» Records shown:
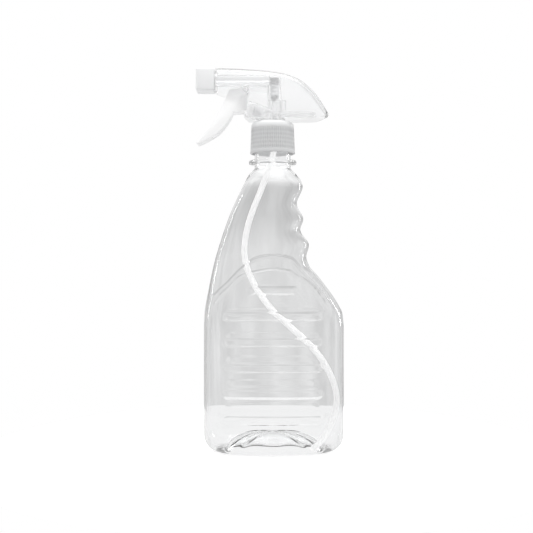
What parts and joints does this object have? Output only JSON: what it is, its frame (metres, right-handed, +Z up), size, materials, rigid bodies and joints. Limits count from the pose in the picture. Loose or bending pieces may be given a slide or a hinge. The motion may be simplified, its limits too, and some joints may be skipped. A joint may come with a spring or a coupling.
{
  "type": "trigger spray bottle",
  "caption": "Clear plastic spray bottle with a finger-grip neck, grooved front, dip tube and hand-pump trigger sprayer with a square nozzle.",
  "frame": {"origin": "centre of the bounding box, on the surface that the bottle stands on", "axes": "+Z up along the neck, +X away from the nozzle, +Y along the bottle's thin direction"},
  "size_m": [0.1028, 0.06, 0.266],
  "materials": {
    "clear_pet": "clear, glossy, blow-moulded",
    "collar_plastic": "translucent, semi-gloss, finely ribbed",
    "soft_seal": "soft, matt",
    "clear_moulding": "translucent, semi-gloss",
    "shroud_plastic": "clear, glossy",
    "trigger_plastic": "translucent white, semi-gloss",
    "white_moulding": "white, semi-matt",
    "spring_steel": "bright drawn wire",
    "ball_steel": "polished",
    "tube_plastic": "milky white, smooth",
    "dark_moulding": "dark grey, semi-matt",
    "nozzle_plastic": "translucent grey-white, semi-gloss"
  },
  "bodies": {
    "bottle": {"bottle": "clear_pet"},
    "sprayer": {"sprayer_body": "clear_moulding", "shroud": "shroud_plastic", "neck_gasket": "soft_seal", "tube_holder": "white_moulding", "dip_tube": "tube_plastic", "chimney_plug": "dark_moulding", "spinner": "white_moulding", "trigger_pin": "clear_moulding", "outlet_spring": "spring_steel", "return_spring": "spring_steel"},
    "collar": {"closure_collar": "collar_plastic"},
    "trigger": {"trigger": "trigger_plastic"},
    "piston": {"piston": "white_moulding", "piston_seal": "soft_seal"},
    "nozzle": {"nozzle": "nozzle_plastic", "nozzle_seal": "soft_seal", "orifice_cup": "white_moulding"},
    "inlet_ball": {"inlet_ball": "ball_steel"},
    "outlet_valve": {"outlet_valve": "dark_moulding"}
  },
  "joints": [
    {"name": "sprayer_lift", "type": "slide", "parent": "bottle", "child": "sprayer", "axis": [0, 0, 1], "range_m": [0, 0.00635]},
    {"name": "collar_turn", "type": "hinge", "parent": "sprayer", "child": "collar", "pos_m": [0.00195, 0, 0.2176], "axis": [0, 0, 1], "range_deg": [0, 540]},
    {"name": "trigger_pull", "type": "hinge", "parent": "sprayer", "child": "trigger", "pos_m": [-0.01725, 0, 0.25058], "axis": [0, -1, 0], "range_deg": [0, 30], "stiffness_Nm_per_rad": 0.25, "springref_deg": -11.46},
    {"name": "piston_slide", "type": "slide", "parent": "sprayer", "child": "piston", "axis": [0.9511, 0, -0.309], "range_m": [0, 0.006], "deforming": ["return_spring"]},
    {"name": "nozzle_turn", "type": "hinge", "parent": "sprayer", "child": "nozzle", "pos_m": [-0.04475, 0, 0.2578], "axis": [-1, 0, 0], "continuous": true},
    {"name": "inlet_ball_lift", "type": "slide", "parent": "sprayer", "child": "inlet_ball", "axis": [0, 0, 1], "range_m": [0, 0.001]},
    {"name": "outlet_valve_lift", "type": "slide", "parent": "sprayer", "child": "outlet_valve", "axis": [0, 0, 1], "range_m": [0, 0.001], "stiffness_N_per_m": 60, "deforming": ["outlet_spring"]}
  ],
  "couplings": [
    {"joint": "collar_turn", "follows": "sprayer_lift", "rad_per_m": 1484.2},
    {"joint": "piston_slide", "follows": "trigger_pull", "m_per_rad": 0.011459}
  ]
}
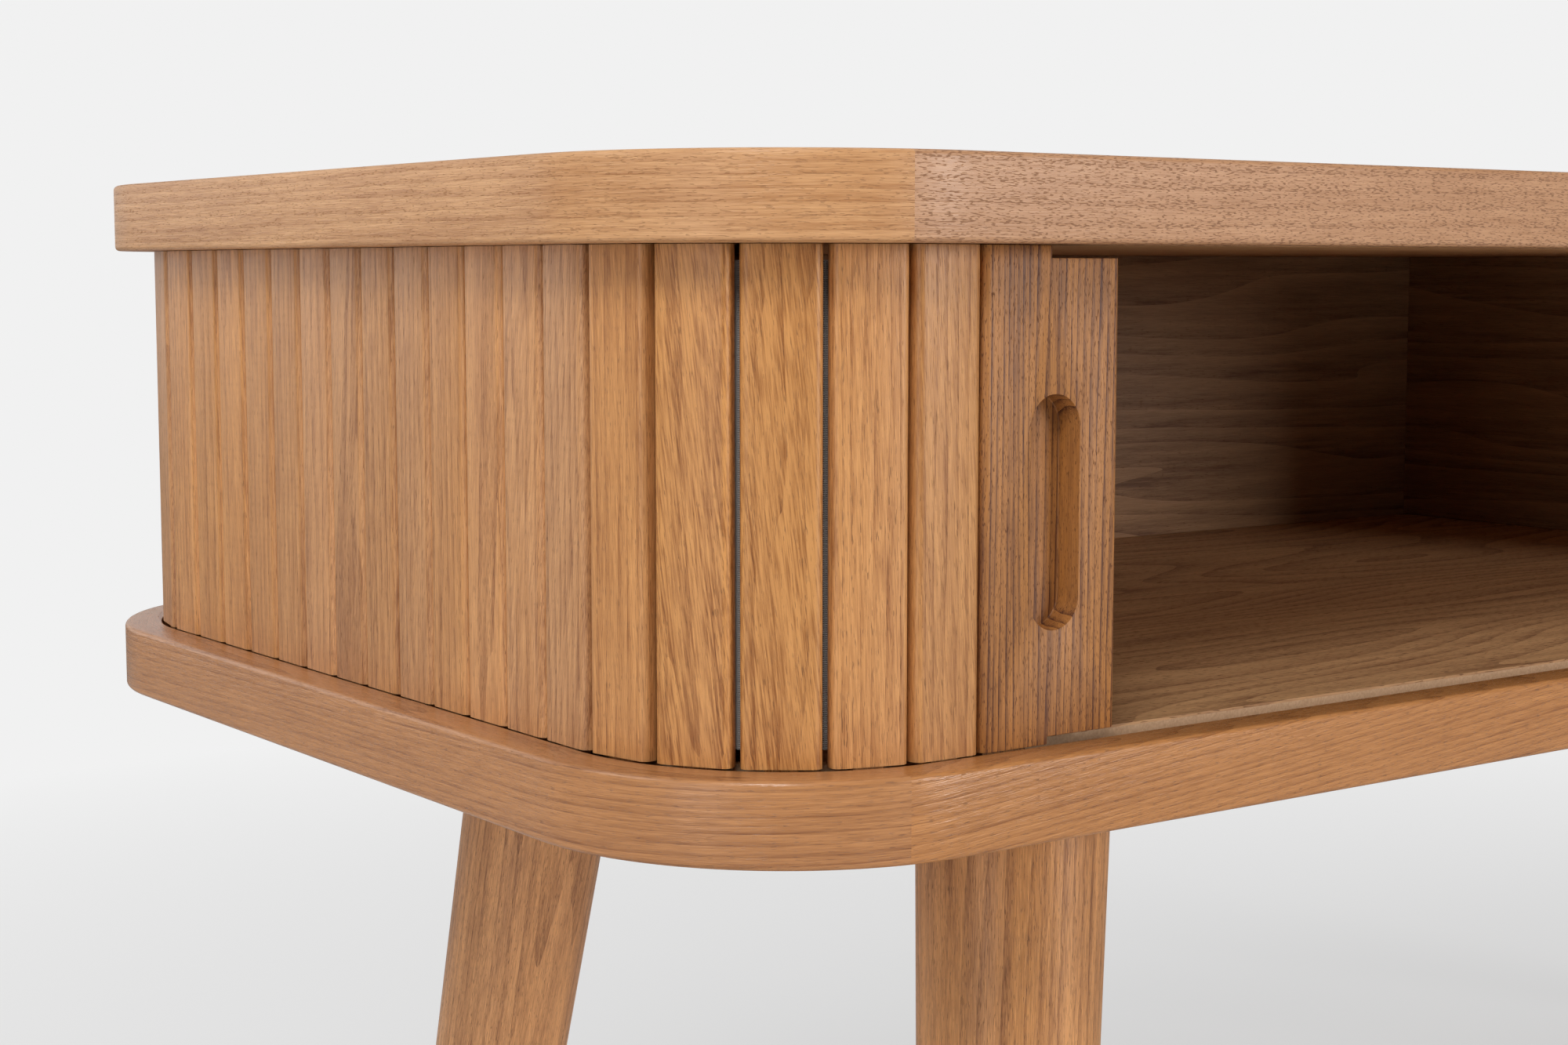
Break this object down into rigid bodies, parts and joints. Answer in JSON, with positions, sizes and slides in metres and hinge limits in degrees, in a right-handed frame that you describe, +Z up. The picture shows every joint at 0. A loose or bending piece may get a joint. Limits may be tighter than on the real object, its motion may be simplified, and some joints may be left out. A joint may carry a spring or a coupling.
{
  "type": "bedside cabinet with tambour door",
  "caption": "Low round-cornered cabinet on four splayed legs, with an open niche, and a compartment behind a slatted tambour door that runs in grooves round the corners.",
  "frame": {"origin": "on the floor, under the middle of the panels", "axes": "+X to the right as seen from the front, -Y to the front, +Z up"},
  "size_m": [1.13, 0.35, 0.45],
  "materials": {
    "solid_ash": "satin lacquer",
    "veneered_board": "satin lacquer",
    "canvas": "woven",
    "steel": "zinc plated",
    "felt": "pressed felt"
  },
  "bodies": {
    "cabinet": {"top_core": "veneered_board", "top_edge_front": "solid_ash", "top_edge_back": "solid_ash", "top_edge_left": "solid_ash", "top_edge_right": "solid_ash", "bottom_core": "veneered_board", "bottom_edge_front": "solid_ash", "bottom_edge_back": "solid_ash", "bottom_edge_left": "solid_ash", "bottom_edge_right": "solid_ash", "inner_wall_left": "veneered_board", "inner_wall_right": "veneered_board", "inner_wall_back": "veneered_board", "middle_wall": "veneered_board", "leg_front_left": "solid_ash", "leg_front_right": "solid_ash", "leg_back_left": "solid_ash", "leg_back_right": "solid_ash", "bolt_front_left": "steel", "bolt_front_right": "steel", "bolt_back_left": "steel", "bolt_back_right": "steel", "glide_front_left": "felt", "glide_front_right": "felt", "glide_back_left": "felt", "glide_back_right": "felt", "canvas_front_corner": "canvas", "canvas_back_corner": "canvas", "fixed_slats_front": "solid_ash", "fixed_slats_side": "solid_ash", "fixed_slats_back": "solid_ash", "fixed_canvas": "canvas", "strike_batten": "solid_ash", "end_batten": "solid_ash"},
    "lead": {"lead_slat": "solid_ash", "canvas_lead": "canvas"},
    "side_run": {"side_slats": "solid_ash", "canvas_side": "canvas"},
    "back_run": {"back_slats": "solid_ash", "canvas_back": "canvas"},
    "front_corner_slat_1": {"front_corner_slat_1": "solid_ash"},
    "front_corner_slat_2": {"front_corner_slat_2": "solid_ash"},
    "front_corner_slat_3": {"front_corner_slat_3": "solid_ash"},
    "front_corner_slat_4": {"front_corner_slat_4": "solid_ash"},
    "front_corner_slat_5": {"front_corner_slat_5": "solid_ash"},
    "front_corner_slat_6": {"front_corner_slat_6": "solid_ash"},
    "front_corner_slat_7": {"front_corner_slat_7": "solid_ash"},
    "front_corner_slat_8": {"front_corner_slat_8": "solid_ash"},
    "back_corner_slat_1": {"back_corner_slat_1": "solid_ash"},
    "back_corner_slat_2": {"back_corner_slat_2": "solid_ash"},
    "back_corner_slat_3": {"back_corner_slat_3": "solid_ash"},
    "back_corner_slat_4": {"back_corner_slat_4": "solid_ash"},
    "back_corner_slat_5": {"back_corner_slat_5": "solid_ash"},
    "back_corner_slat_6": {"back_corner_slat_6": "solid_ash"},
    "back_corner_slat_7": {"back_corner_slat_7": "solid_ash"},
    "back_corner_slat_8": {"back_corner_slat_8": "solid_ash"}
  },
  "joints": [
    {"name": "door_slide", "type": "slide", "parent": "cabinet", "child": "lead", "axis": [1, 0, 0], "range_m": [0, 0.0519], "deforming": ["canvas_front_corner", "canvas_back_corner"]},
    {"name": "side_slats_slide", "type": "slide", "parent": "cabinet", "child": "side_run", "axis": [0, -1, 0], "range_m": [0, 0.0519]},
    {"name": "back_slats_slide", "type": "slide", "parent": "cabinet", "child": "back_run", "axis": [-1, 0, 0], "range_m": [0, 0.0519]},
    {"name": "front_corner_slat_1_turn", "type": "hinge", "parent": "cabinet", "child": "front_corner_slat_1", "pos_m": [-0.4627, 3.3954, 0.378], "axis": [0, 0, 1], "range_deg": [0, 0.837]},
    {"name": "front_corner_slat_2_turn", "type": "hinge", "parent": "cabinet", "child": "front_corner_slat_2", "pos_m": [-0.47911, 0.02405, 0.378], "axis": [0, 0, 1], "range_deg": [0, 16.1]},
    {"name": "front_corner_slat_3_turn", "type": "hinge", "parent": "cabinet", "child": "front_corner_slat_3", "pos_m": [-0.48933, -0.07964, 0.378], "axis": [0, 0, 1], "range_deg": [0, 36.6]},
    {"name": "front_corner_slat_4_turn", "type": "hinge", "parent": "cabinet", "child": "front_corner_slat_4", "pos_m": [-0.49819, -0.10721, 0.378], "axis": [0, 0, 1], "range_deg": [0, 56.27]},
    {"name": "front_corner_slat_5_turn", "type": "hinge", "parent": "cabinet", "child": "front_corner_slat_5", "pos_m": [-0.501, -0.111, 0.378], "axis": [0, 0, 1], "range_deg": [0, 61.51]},
    {"name": "front_corner_slat_6_turn", "type": "hinge", "parent": "cabinet", "child": "front_corner_slat_6", "pos_m": [-0.49447, -0.10678, 0.378], "axis": [0, 0, 1], "range_deg": [0, 53.29]},
    {"name": "front_corner_slat_7_turn", "type": "hinge", "parent": "cabinet", "child": "front_corner_slat_7", "pos_m": [-0.46051, -0.09762, 0.378], "axis": [0, 0, 1], "range_deg": [0, 32.9]},
    {"name": "front_corner_slat_8_turn", "type": "hinge", "parent": "cabinet", "child": "front_corner_slat_8", "pos_m": [-0.31052, -0.08671, 0.378], "axis": [0, 0, 1], "range_deg": [0, 12.39]},
    {"name": "back_corner_slat_1_turn", "type": "hinge", "parent": "cabinet", "child": "back_corner_slat_1", "pos_m": [-0.29265, 0.08608, 0.378], "axis": [0, 0, 1], "range_deg": [0, 11.54]},
    {"name": "back_corner_slat_2_turn", "type": "hinge", "parent": "cabinet", "child": "back_corner_slat_2", "pos_m": [-0.45809, 0.09722, 0.378], "axis": [0, 0, 1], "range_deg": [0, 32.04]},
    {"name": "back_corner_slat_3_turn", "type": "hinge", "parent": "cabinet", "child": "back_corner_slat_3", "pos_m": [-0.49368, 0.10642, 0.378], "axis": [0, 0, 1], "range_deg": [0, 52.5]},
    {"name": "back_corner_slat_4_turn", "type": "hinge", "parent": "cabinet", "child": "back_corner_slat_4", "pos_m": [-0.501, 0.111, 0.378], "axis": [0, 0, 1], "range_deg": [0, 61.51]},
    {"name": "back_corner_slat_5_turn", "type": "hinge", "parent": "cabinet", "child": "back_corner_slat_5", "pos_m": [-0.49848, 0.10771, 0.378], "axis": [0, 0, 1], "range_deg": [0, 56.86]},
    {"name": "back_corner_slat_6_turn", "type": "hinge", "parent": "cabinet", "child": "back_corner_slat_6", "pos_m": [-0.48972, 0.08148, 0.378], "axis": [0, 0, 1], "range_deg": [0, 37.46]},
    {"name": "back_corner_slat_7_turn", "type": "hinge", "parent": "cabinet", "child": "back_corner_slat_7", "pos_m": [-0.47961, -0.01469, 0.378], "axis": [0, 0, 1], "range_deg": [0, 16.95]},
    {"name": "back_corner_slat_8_turn", "type": "hinge", "parent": "cabinet", "child": "back_corner_slat_8", "pos_m": [-0.46342, -2.54561, 0.378], "axis": [0, 0, 1], "range_deg": [0, 1.1]}
  ],
  "couplings": [
    {"joint": "side_slats_slide", "follows": "door_slide", "ratio": 1},
    {"joint": "back_slats_slide", "follows": "door_slide", "ratio": 1},
    {"joint": "front_corner_slat_1_turn", "follows": "door_slide", "rad_per_m": 0.28129},
    {"joint": "front_corner_slat_2_turn", "follows": "door_slide", "rad_per_m": 5.4129},
    {"joint": "front_corner_slat_3_turn", "follows": "door_slide", "rad_per_m": 12.308},
    {"joint": "front_corner_slat_4_turn", "follows": "door_slide", "rad_per_m": 18.922},
    {"joint": "front_corner_slat_5_turn", "follows": "door_slide", "rad_per_m": 20.686},
    {"joint": "front_corner_slat_6_turn", "follows": "door_slide", "rad_per_m": 17.92},
    {"joint": "front_corner_slat_7_turn", "follows": "door_slide", "rad_per_m": 11.062},
    {"joint": "front_corner_slat_8_turn", "follows": "door_slide", "rad_per_m": 4.1666},
    {"joint": "back_corner_slat_1_turn", "follows": "door_slide", "rad_per_m": 3.8787},
    {"joint": "back_corner_slat_2_turn", "follows": "door_slide", "rad_per_m": 10.774},
    {"joint": "back_corner_slat_3_turn", "follows": "door_slide", "rad_per_m": 17.656},
    {"joint": "back_corner_slat_4_turn", "follows": "door_slide", "rad_per_m": 20.686},
    {"joint": "back_corner_slat_5_turn", "follows": "door_slide", "rad_per_m": 19.122},
    {"joint": "back_corner_slat_6_turn", "follows": "door_slide", "rad_per_m": 12.596},
    {"joint": "back_corner_slat_7_turn", "follows": "door_slide", "rad_per_m": 5.7007},
    {"joint": "back_corner_slat_8_turn", "follows": "door_slide", "rad_per_m": 0.36965}
  ]
}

» What the task asks: Go through the entries above and count the lines containing the word "metres"; give only that count.

» Written solution: 2